Work to be completed: Exactly reproduce each line of the listing that follows.

Extracted information:
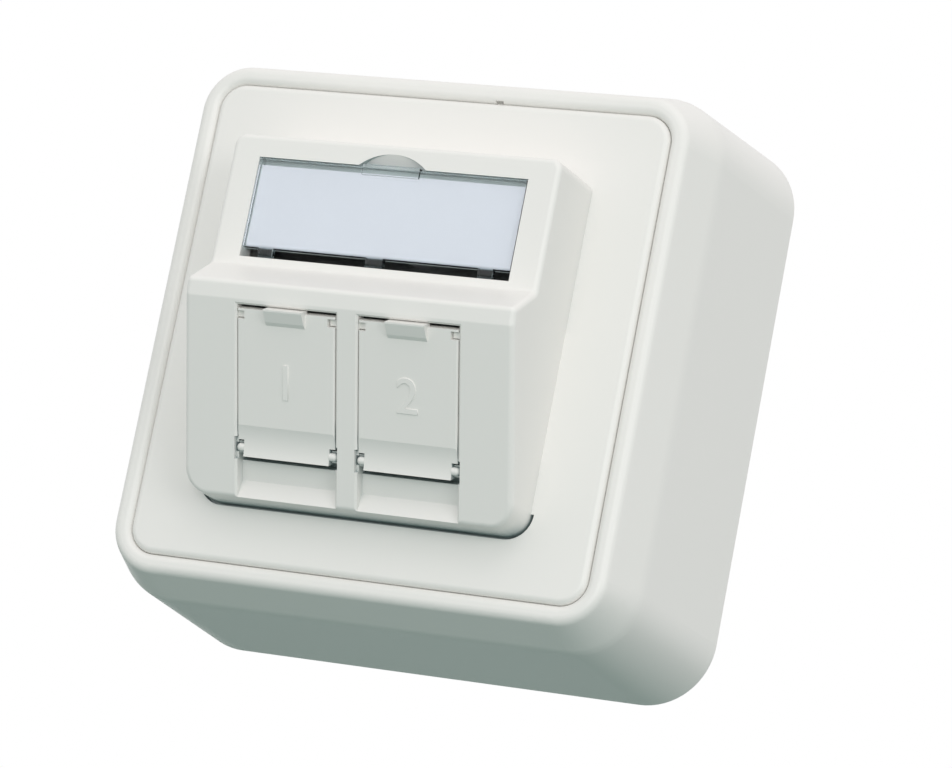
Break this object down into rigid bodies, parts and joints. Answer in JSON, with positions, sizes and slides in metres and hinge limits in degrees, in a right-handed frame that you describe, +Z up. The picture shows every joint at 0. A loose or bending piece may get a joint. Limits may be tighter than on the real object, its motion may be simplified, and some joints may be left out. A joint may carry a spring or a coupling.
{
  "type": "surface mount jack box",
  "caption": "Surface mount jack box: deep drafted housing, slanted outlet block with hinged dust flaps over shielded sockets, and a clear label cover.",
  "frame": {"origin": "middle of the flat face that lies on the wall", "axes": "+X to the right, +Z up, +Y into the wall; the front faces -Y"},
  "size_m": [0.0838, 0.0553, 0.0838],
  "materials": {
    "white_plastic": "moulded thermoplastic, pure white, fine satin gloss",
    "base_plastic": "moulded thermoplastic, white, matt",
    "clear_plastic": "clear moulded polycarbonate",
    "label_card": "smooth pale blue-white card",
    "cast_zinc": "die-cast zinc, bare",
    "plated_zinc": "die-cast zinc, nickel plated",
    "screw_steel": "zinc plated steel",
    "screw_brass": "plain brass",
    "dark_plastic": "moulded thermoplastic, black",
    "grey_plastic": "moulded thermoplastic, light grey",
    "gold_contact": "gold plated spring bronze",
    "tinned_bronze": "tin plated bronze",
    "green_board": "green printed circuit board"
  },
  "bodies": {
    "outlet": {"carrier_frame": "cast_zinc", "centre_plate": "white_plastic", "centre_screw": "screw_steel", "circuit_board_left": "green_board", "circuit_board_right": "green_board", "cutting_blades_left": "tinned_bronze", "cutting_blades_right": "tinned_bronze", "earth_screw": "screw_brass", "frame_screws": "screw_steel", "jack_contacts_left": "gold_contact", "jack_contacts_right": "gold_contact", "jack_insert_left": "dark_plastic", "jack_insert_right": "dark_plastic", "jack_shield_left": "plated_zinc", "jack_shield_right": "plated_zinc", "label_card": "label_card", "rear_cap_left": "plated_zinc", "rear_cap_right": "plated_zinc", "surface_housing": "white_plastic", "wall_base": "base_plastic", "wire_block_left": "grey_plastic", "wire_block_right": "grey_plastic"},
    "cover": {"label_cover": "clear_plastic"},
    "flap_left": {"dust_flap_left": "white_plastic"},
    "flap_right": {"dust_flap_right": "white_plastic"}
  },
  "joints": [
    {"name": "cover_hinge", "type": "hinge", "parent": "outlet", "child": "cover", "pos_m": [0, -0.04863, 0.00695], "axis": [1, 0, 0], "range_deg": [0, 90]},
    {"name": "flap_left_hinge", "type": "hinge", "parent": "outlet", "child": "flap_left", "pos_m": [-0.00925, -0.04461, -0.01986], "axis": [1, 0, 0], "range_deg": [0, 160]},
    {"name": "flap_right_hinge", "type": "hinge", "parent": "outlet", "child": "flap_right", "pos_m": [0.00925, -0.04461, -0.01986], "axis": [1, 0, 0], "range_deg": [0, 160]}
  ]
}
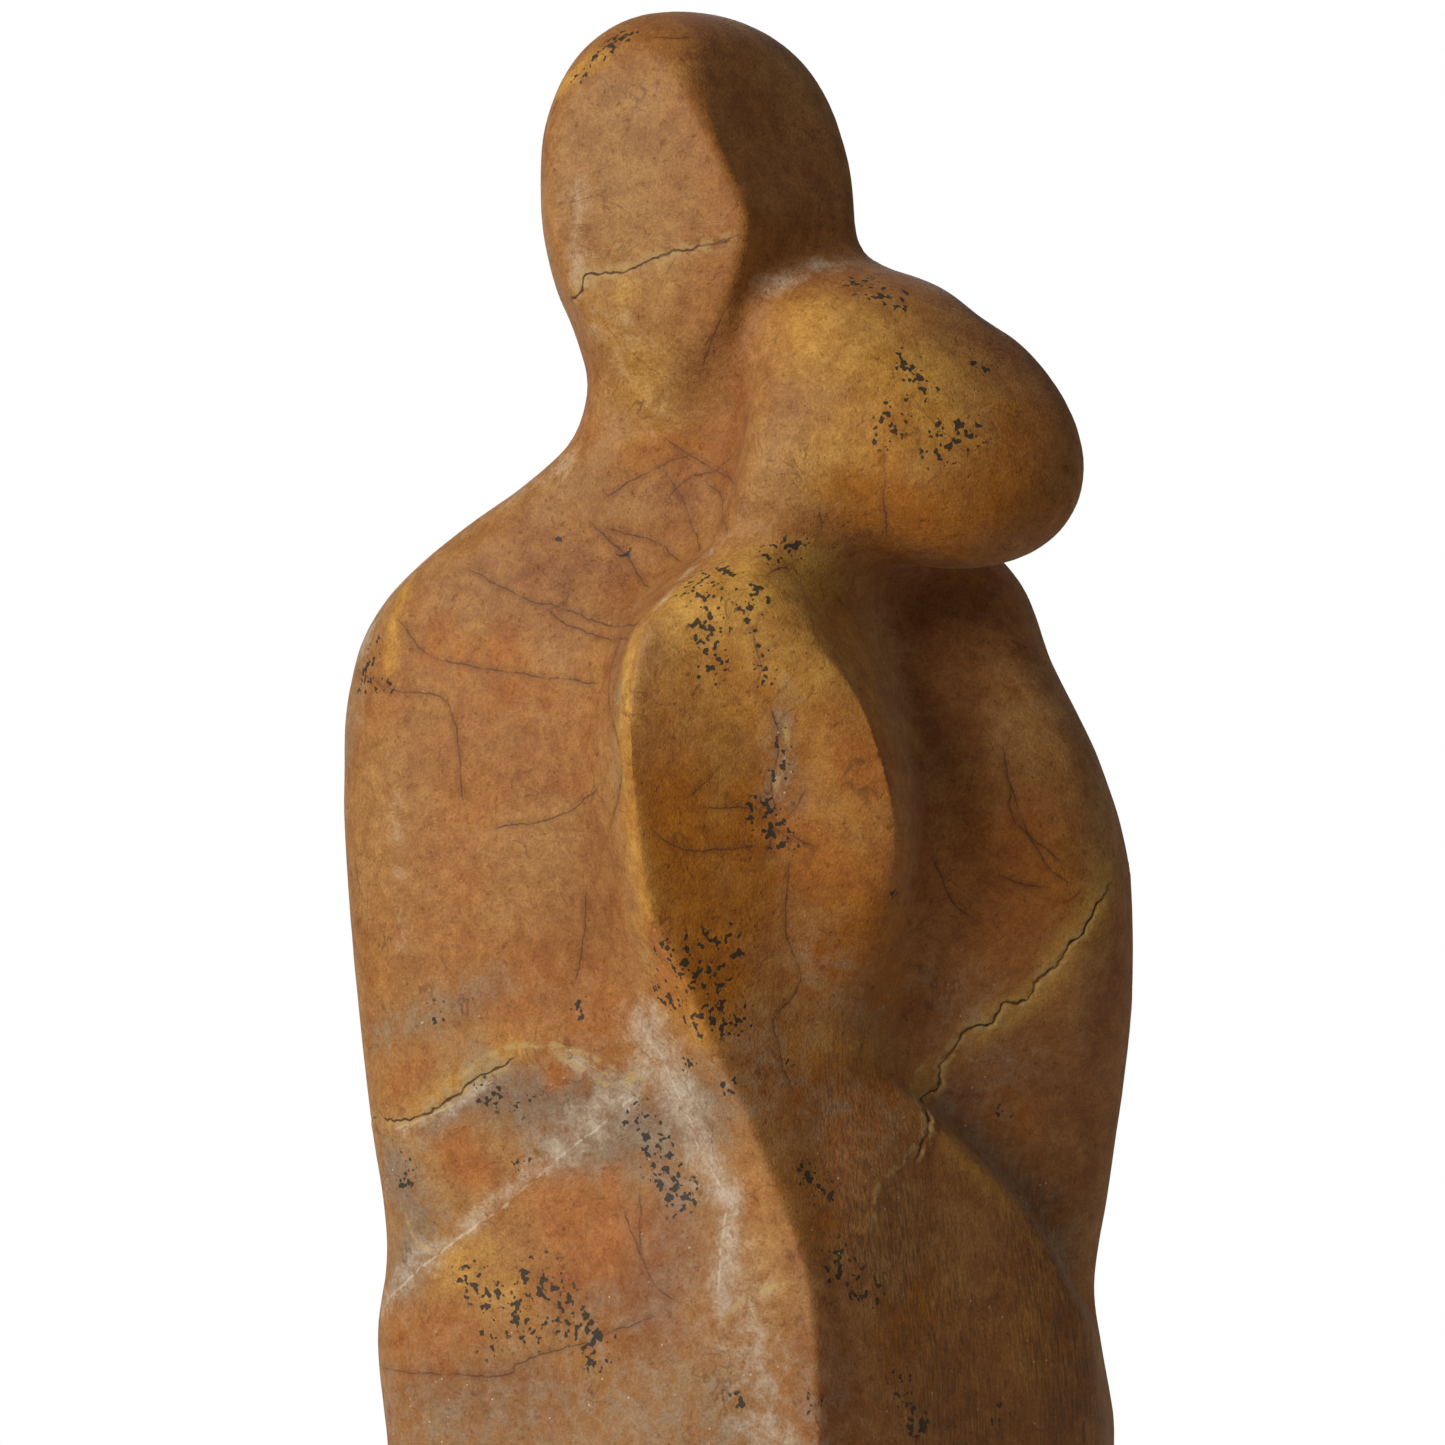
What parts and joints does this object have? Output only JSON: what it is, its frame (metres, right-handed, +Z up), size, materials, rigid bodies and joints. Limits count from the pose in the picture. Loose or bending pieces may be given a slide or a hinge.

The completed task:
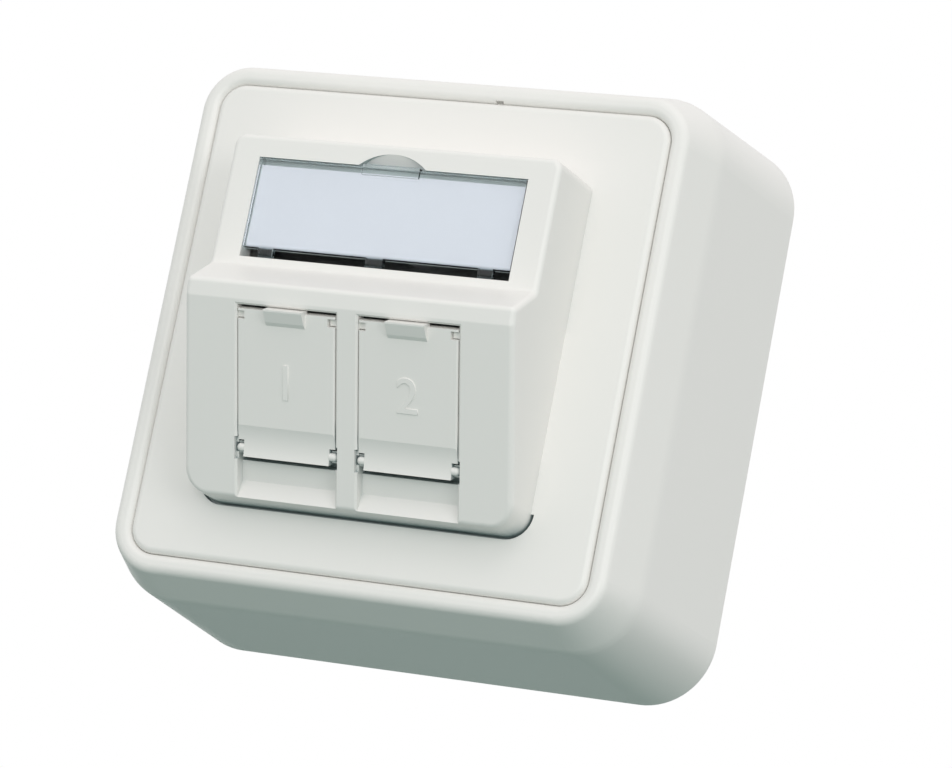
Break this object down into rigid bodies, parts and joints. Answer in JSON, with positions, sizes and slides in metres and hinge limits in degrees, in a right-handed frame that you describe, +Z up. The picture shows every joint at 0. A loose or bending piece may get a joint. Limits may be tighter than on the real object, its motion may be simplified, and some joints may be left out. A joint may carry a spring or a coupling.
{
  "type": "surface mount jack box",
  "caption": "Surface mount jack box: deep drafted housing, slanted outlet block with hinged dust flaps over shielded sockets, and a clear label cover.",
  "frame": {"origin": "middle of the flat face that lies on the wall", "axes": "+X to the right, +Z up, +Y into the wall; the front faces -Y"},
  "size_m": [0.0838, 0.0553, 0.0838],
  "materials": {
    "white_plastic": "moulded thermoplastic, pure white, fine satin gloss",
    "base_plastic": "moulded thermoplastic, white, matt",
    "clear_plastic": "clear moulded polycarbonate",
    "label_card": "smooth pale blue-white card",
    "cast_zinc": "die-cast zinc, bare",
    "plated_zinc": "die-cast zinc, nickel plated",
    "screw_steel": "zinc plated steel",
    "screw_brass": "plain brass",
    "dark_plastic": "moulded thermoplastic, black",
    "grey_plastic": "moulded thermoplastic, light grey",
    "gold_contact": "gold plated spring bronze",
    "tinned_bronze": "tin plated bronze",
    "green_board": "green printed circuit board"
  },
  "bodies": {
    "outlet": {"carrier_frame": "cast_zinc", "centre_plate": "white_plastic", "centre_screw": "screw_steel", "circuit_board_left": "green_board", "circuit_board_right": "green_board", "cutting_blades_left": "tinned_bronze", "cutting_blades_right": "tinned_bronze", "earth_screw": "screw_brass", "frame_screws": "screw_steel", "jack_contacts_left": "gold_contact", "jack_contacts_right": "gold_contact", "jack_insert_left": "dark_plastic", "jack_insert_right": "dark_plastic", "jack_shield_left": "plated_zinc", "jack_shield_right": "plated_zinc", "label_card": "label_card", "rear_cap_left": "plated_zinc", "rear_cap_right": "plated_zinc", "surface_housing": "white_plastic", "wall_base": "base_plastic", "wire_block_left": "grey_plastic", "wire_block_right": "grey_plastic"},
    "cover": {"label_cover": "clear_plastic"},
    "flap_left": {"dust_flap_left": "white_plastic"},
    "flap_right": {"dust_flap_right": "white_plastic"}
  },
  "joints": [
    {"name": "cover_hinge", "type": "hinge", "parent": "outlet", "child": "cover", "pos_m": [0, -0.04863, 0.00695], "axis": [1, 0, 0], "range_deg": [0, 90]},
    {"name": "flap_left_hinge", "type": "hinge", "parent": "outlet", "child": "flap_left", "pos_m": [-0.00925, -0.04461, -0.01986], "axis": [1, 0, 0], "range_deg": [0, 160]},
    {"name": "flap_right_hinge", "type": "hinge", "parent": "outlet", "child": "flap_right", "pos_m": [0.00925, -0.04461, -0.01986], "axis": [1, 0, 0], "range_deg": [0, 160]}
  ]
}
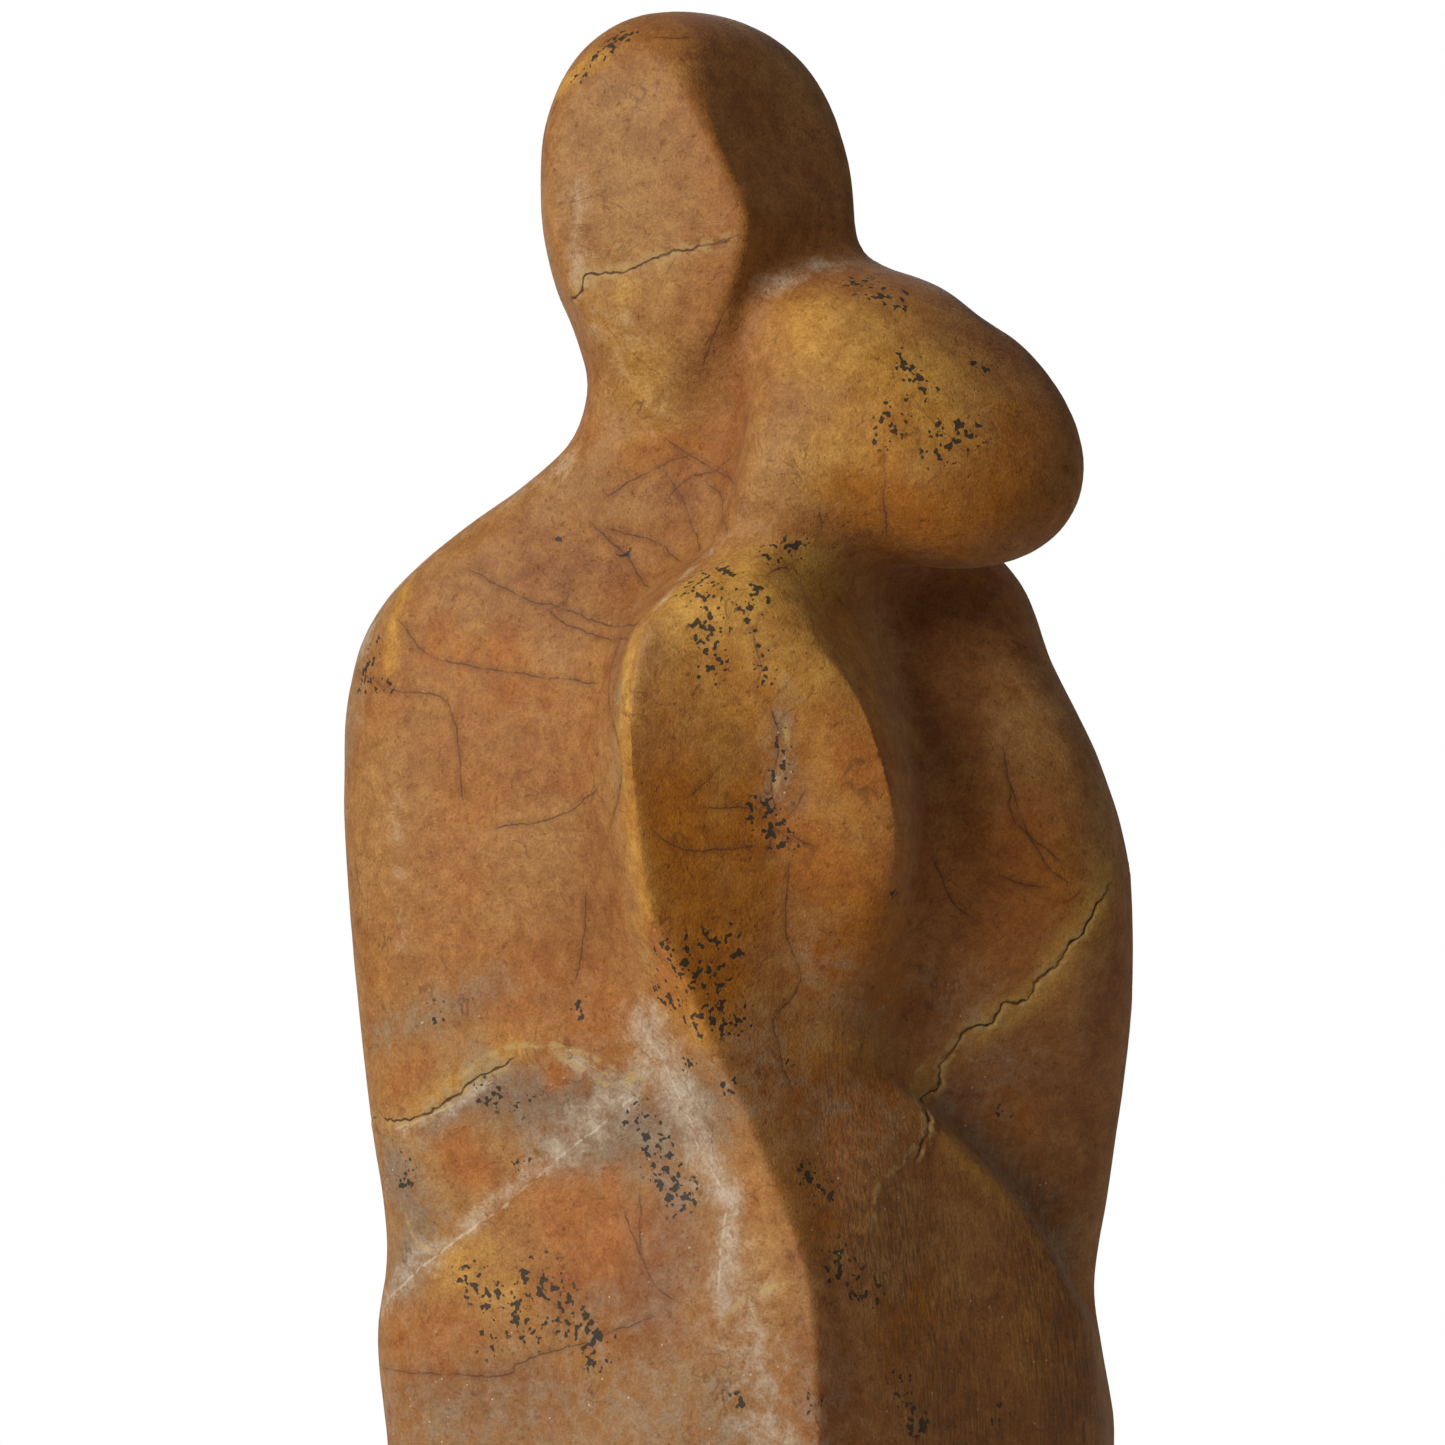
What parts and joints does this object have? Output only JSON: what it is, its frame (metres, right-handed, +Z up), size, materials, rigid bodies and joints. Limits count from the pose in the picture. Loose or bending pieces may be given a slide or a hinge.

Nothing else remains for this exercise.